---------- DATA SEGMENT ----------
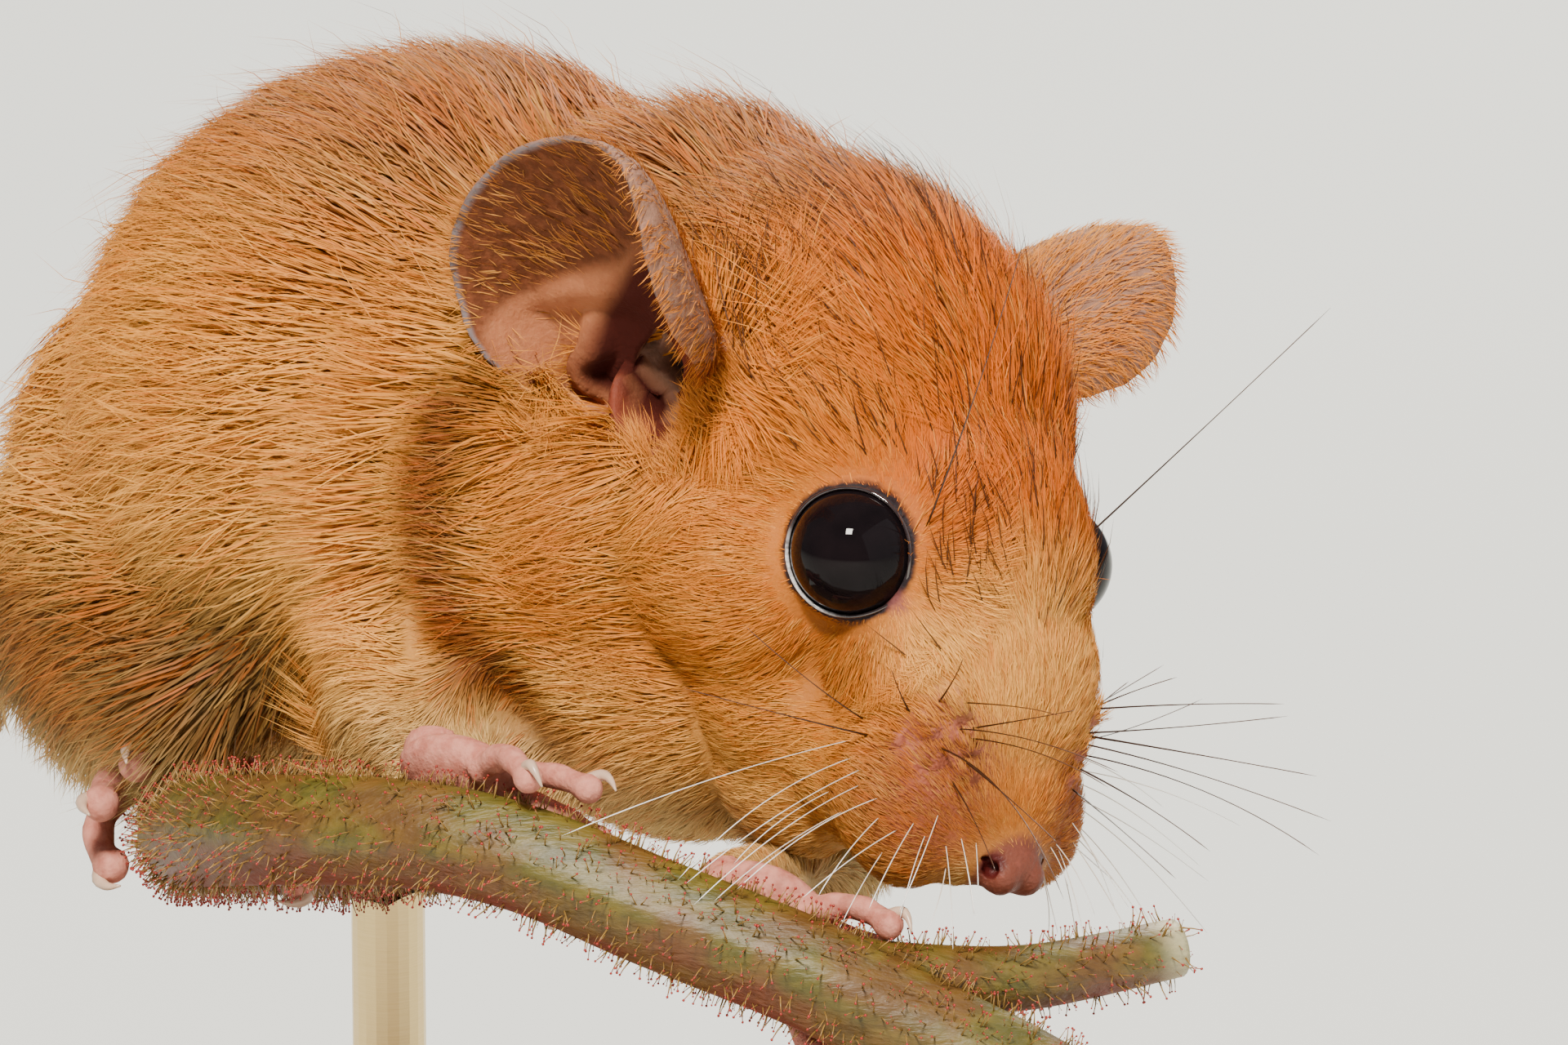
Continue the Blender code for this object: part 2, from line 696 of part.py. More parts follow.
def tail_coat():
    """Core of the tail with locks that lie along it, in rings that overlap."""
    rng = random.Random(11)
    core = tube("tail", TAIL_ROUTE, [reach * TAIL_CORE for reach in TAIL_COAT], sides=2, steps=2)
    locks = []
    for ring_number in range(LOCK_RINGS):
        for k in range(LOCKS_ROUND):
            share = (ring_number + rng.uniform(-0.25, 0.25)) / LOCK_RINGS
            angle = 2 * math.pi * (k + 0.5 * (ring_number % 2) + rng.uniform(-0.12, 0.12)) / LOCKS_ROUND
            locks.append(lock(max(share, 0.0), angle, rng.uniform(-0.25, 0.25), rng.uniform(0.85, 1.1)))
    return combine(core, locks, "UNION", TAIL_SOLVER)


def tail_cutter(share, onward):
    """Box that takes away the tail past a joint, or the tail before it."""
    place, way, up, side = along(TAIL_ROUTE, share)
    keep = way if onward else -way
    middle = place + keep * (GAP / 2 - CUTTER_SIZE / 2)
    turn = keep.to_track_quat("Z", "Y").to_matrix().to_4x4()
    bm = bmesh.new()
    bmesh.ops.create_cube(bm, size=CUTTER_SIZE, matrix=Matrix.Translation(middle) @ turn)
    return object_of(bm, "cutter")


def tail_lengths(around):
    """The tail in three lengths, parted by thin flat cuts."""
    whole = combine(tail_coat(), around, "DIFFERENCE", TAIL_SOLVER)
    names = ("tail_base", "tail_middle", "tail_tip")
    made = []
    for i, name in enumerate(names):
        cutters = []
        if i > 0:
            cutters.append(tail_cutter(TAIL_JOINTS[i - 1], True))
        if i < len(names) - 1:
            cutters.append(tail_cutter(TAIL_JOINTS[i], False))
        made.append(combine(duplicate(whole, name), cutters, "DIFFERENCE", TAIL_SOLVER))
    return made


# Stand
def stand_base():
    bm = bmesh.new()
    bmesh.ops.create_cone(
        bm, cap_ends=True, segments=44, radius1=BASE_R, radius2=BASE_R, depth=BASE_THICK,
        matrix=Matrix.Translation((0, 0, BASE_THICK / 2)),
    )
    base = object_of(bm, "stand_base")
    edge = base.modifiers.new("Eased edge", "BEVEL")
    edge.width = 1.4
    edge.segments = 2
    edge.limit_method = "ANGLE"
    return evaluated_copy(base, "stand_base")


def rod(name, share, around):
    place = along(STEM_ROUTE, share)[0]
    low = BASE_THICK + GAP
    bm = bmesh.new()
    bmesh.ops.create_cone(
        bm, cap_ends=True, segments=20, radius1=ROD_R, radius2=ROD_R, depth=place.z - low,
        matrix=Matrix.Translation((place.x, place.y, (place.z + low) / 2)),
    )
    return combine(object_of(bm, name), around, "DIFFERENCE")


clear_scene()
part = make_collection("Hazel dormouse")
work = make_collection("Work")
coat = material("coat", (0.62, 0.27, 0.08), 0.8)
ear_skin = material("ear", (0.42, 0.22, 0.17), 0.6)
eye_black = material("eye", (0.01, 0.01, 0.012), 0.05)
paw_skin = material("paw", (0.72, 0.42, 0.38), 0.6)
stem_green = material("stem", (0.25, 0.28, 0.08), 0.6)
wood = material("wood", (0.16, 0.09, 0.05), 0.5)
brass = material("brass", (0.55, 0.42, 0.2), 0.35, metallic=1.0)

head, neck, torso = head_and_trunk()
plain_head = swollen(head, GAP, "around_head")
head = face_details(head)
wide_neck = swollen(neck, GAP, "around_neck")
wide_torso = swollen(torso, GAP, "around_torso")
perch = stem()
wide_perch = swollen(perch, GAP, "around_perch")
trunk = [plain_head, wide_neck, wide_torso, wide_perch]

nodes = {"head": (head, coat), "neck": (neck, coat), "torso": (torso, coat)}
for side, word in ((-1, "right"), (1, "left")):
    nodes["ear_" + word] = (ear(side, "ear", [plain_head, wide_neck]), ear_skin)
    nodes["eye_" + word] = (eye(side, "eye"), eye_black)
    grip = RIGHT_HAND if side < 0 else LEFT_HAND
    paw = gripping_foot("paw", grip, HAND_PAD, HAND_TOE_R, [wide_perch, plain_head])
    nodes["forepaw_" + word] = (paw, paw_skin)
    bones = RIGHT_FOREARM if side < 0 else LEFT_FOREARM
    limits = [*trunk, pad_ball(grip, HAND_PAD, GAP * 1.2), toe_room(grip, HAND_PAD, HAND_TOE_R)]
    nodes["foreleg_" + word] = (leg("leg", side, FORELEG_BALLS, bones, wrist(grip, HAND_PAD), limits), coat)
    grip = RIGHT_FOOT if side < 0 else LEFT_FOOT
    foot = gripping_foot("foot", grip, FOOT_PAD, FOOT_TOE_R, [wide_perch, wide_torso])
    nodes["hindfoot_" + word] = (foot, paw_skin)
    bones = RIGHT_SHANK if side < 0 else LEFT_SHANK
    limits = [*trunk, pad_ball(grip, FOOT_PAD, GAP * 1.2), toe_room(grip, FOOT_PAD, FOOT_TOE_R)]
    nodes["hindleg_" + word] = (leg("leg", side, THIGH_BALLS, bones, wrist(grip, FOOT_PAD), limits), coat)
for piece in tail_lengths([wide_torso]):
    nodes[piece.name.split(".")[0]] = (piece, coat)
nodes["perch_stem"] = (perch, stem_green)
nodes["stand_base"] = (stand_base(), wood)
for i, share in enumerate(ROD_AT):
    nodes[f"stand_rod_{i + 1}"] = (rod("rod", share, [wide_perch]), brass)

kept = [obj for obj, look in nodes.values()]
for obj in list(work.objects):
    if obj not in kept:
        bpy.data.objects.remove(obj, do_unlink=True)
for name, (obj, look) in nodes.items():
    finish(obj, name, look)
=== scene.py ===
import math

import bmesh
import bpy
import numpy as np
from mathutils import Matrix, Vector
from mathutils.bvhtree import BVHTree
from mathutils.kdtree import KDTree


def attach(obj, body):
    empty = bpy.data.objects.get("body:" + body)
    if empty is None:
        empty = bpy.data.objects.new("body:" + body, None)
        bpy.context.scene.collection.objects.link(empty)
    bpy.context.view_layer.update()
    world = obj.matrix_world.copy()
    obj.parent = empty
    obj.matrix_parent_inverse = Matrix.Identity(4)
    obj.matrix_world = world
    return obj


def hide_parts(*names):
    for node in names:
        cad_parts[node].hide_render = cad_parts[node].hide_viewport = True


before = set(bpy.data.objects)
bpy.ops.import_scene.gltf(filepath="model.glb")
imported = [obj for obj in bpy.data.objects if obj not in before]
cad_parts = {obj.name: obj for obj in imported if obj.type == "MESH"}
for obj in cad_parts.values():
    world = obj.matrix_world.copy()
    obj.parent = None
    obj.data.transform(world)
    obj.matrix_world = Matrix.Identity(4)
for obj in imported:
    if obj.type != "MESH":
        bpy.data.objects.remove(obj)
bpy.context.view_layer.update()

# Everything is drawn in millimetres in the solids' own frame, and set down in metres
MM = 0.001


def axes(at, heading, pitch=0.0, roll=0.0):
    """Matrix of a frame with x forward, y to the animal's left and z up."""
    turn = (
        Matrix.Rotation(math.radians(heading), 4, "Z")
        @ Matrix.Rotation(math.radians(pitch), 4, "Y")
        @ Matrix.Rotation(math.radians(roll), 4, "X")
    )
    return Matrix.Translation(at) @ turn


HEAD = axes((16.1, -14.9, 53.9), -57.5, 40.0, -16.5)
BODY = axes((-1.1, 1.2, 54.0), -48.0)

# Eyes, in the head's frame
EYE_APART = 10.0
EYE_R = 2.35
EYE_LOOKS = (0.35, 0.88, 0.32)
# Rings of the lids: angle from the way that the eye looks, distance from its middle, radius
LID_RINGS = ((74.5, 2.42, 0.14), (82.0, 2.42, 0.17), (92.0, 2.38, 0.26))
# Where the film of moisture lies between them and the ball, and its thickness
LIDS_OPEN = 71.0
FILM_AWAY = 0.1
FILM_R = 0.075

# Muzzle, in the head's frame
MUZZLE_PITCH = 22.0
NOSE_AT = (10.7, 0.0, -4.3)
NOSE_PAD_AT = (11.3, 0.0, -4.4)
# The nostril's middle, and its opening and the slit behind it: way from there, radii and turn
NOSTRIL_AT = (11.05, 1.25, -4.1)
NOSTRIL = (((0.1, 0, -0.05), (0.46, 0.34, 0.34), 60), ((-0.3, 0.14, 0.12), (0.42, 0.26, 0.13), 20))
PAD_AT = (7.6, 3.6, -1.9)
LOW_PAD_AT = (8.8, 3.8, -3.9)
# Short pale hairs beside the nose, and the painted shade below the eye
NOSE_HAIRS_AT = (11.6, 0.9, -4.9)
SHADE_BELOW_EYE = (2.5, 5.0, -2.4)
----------
Only the lines from the one that contains "obj.matrix_world = Matrix.Identity(4)" through the last line should be repeated, each exactly as it stands, with both ends included.

▶ **OUTPUT FOR THIS EXERCISE**:
    obj.matrix_world = Matrix.Identity(4)
for obj in imported:
    if obj.type != "MESH":
        bpy.data.objects.remove(obj)
bpy.context.view_layer.update()

# Everything is drawn in millimetres in the solids' own frame, and set down in metres
MM = 0.001


def axes(at, heading, pitch=0.0, roll=0.0):
    """Matrix of a frame with x forward, y to the animal's left and z up."""
    turn = (
        Matrix.Rotation(math.radians(heading), 4, "Z")
        @ Matrix.Rotation(math.radians(pitch), 4, "Y")
        @ Matrix.Rotation(math.radians(roll), 4, "X")
    )
    return Matrix.Translation(at) @ turn


HEAD = axes((16.1, -14.9, 53.9), -57.5, 40.0, -16.5)
BODY = axes((-1.1, 1.2, 54.0), -48.0)

# Eyes, in the head's frame
EYE_APART = 10.0
EYE_R = 2.35
EYE_LOOKS = (0.35, 0.88, 0.32)
# Rings of the lids: angle from the way that the eye looks, distance from its middle, radius
LID_RINGS = ((74.5, 2.42, 0.14), (82.0, 2.42, 0.17), (92.0, 2.38, 0.26))
# Where the film of moisture lies between them and the ball, and its thickness
LIDS_OPEN = 71.0
FILM_AWAY = 0.1
FILM_R = 0.075

# Muzzle, in the head's frame
MUZZLE_PITCH = 22.0
NOSE_AT = (10.7, 0.0, -4.3)
NOSE_PAD_AT = (11.3, 0.0, -4.4)
# The nostril's middle, and its opening and the slit behind it: way from there, radii and turn
NOSTRIL_AT = (11.05, 1.25, -4.1)
NOSTRIL = (((0.1, 0, -0.05), (0.46, 0.34, 0.34), 60), ((-0.3, 0.14, 0.12), (0.42, 0.26, 0.13), 20))
PAD_AT = (7.6, 3.6, -1.9)
LOW_PAD_AT = (8.8, 3.8, -3.9)
# Short pale hairs beside the nose, and the painted shade below the eye
NOSE_HAIRS_AT = (11.6, 0.9, -4.9)
SHADE_BELOW_EYE = (2.5, 5.0, -2.4)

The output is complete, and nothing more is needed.